The problem:
Will you return, word for word, only the lines from the top of the data below down to and including the one with "const flankAngle = 30;"?

Data extract:
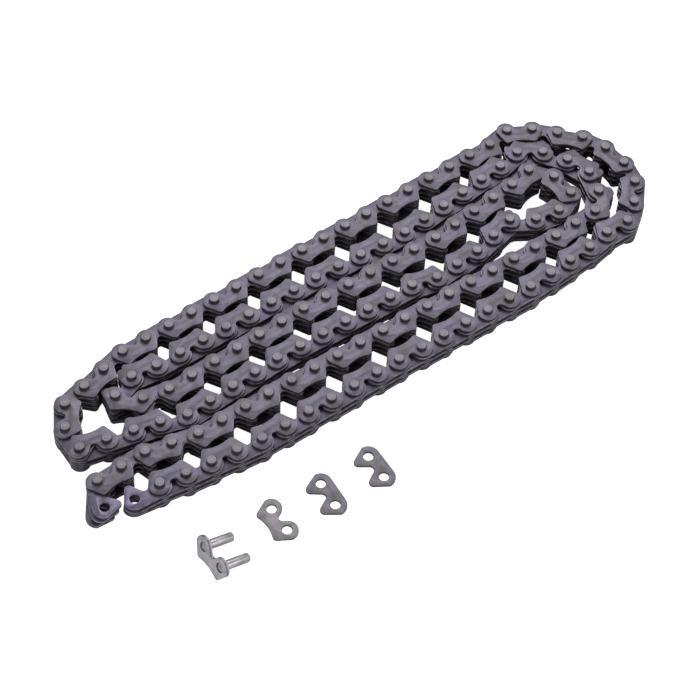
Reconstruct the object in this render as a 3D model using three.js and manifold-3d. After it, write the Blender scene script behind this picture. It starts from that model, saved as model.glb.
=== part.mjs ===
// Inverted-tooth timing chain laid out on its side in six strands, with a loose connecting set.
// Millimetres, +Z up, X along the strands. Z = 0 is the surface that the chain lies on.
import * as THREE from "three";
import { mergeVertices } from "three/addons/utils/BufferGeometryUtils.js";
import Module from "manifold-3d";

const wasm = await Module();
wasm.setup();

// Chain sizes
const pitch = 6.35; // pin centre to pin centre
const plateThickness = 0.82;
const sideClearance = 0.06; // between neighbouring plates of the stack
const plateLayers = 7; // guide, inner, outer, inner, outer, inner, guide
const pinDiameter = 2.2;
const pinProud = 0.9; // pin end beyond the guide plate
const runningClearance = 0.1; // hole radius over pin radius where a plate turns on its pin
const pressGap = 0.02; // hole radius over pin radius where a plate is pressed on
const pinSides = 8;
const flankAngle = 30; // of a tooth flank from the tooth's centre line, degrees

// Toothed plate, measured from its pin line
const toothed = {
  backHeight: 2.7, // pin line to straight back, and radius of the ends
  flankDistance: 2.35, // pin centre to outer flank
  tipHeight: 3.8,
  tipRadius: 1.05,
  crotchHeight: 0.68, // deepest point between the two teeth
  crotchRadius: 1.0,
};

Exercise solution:
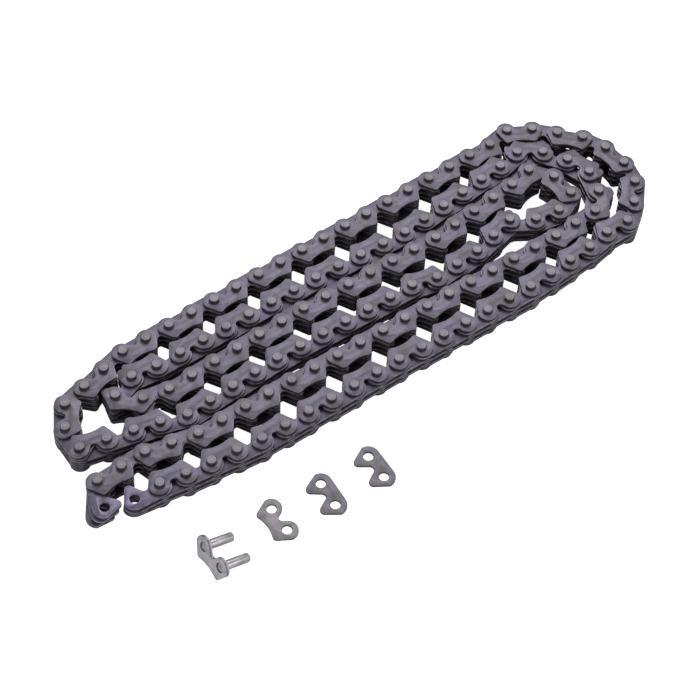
Reconstruct the object in this render as a 3D model using three.js and manifold-3d. After it, write the Blender scene script behind this picture. It starts from that model, saved as model.glb.
=== part.mjs ===
// Inverted-tooth timing chain laid out on its side in six strands, with a loose connecting set.
// Millimetres, +Z up, X along the strands. Z = 0 is the surface that the chain lies on.
import * as THREE from "three";
import { mergeVertices } from "three/addons/utils/BufferGeometryUtils.js";
import Module from "manifold-3d";

const wasm = await Module();
wasm.setup();

// Chain sizes
const pitch = 6.35; // pin centre to pin centre
const plateThickness = 0.82;
const sideClearance = 0.06; // between neighbouring plates of the stack
const plateLayers = 7; // guide, inner, outer, inner, outer, inner, guide
const pinDiameter = 2.2;
const pinProud = 0.9; // pin end beyond the guide plate
const runningClearance = 0.1; // hole radius over pin radius where a plate turns on its pin
const pressGap = 0.02; // hole radius over pin radius where a plate is pressed on
const pinSides = 8;
const flankAngle = 30; // of a tooth flank from the tooth's centre line, degrees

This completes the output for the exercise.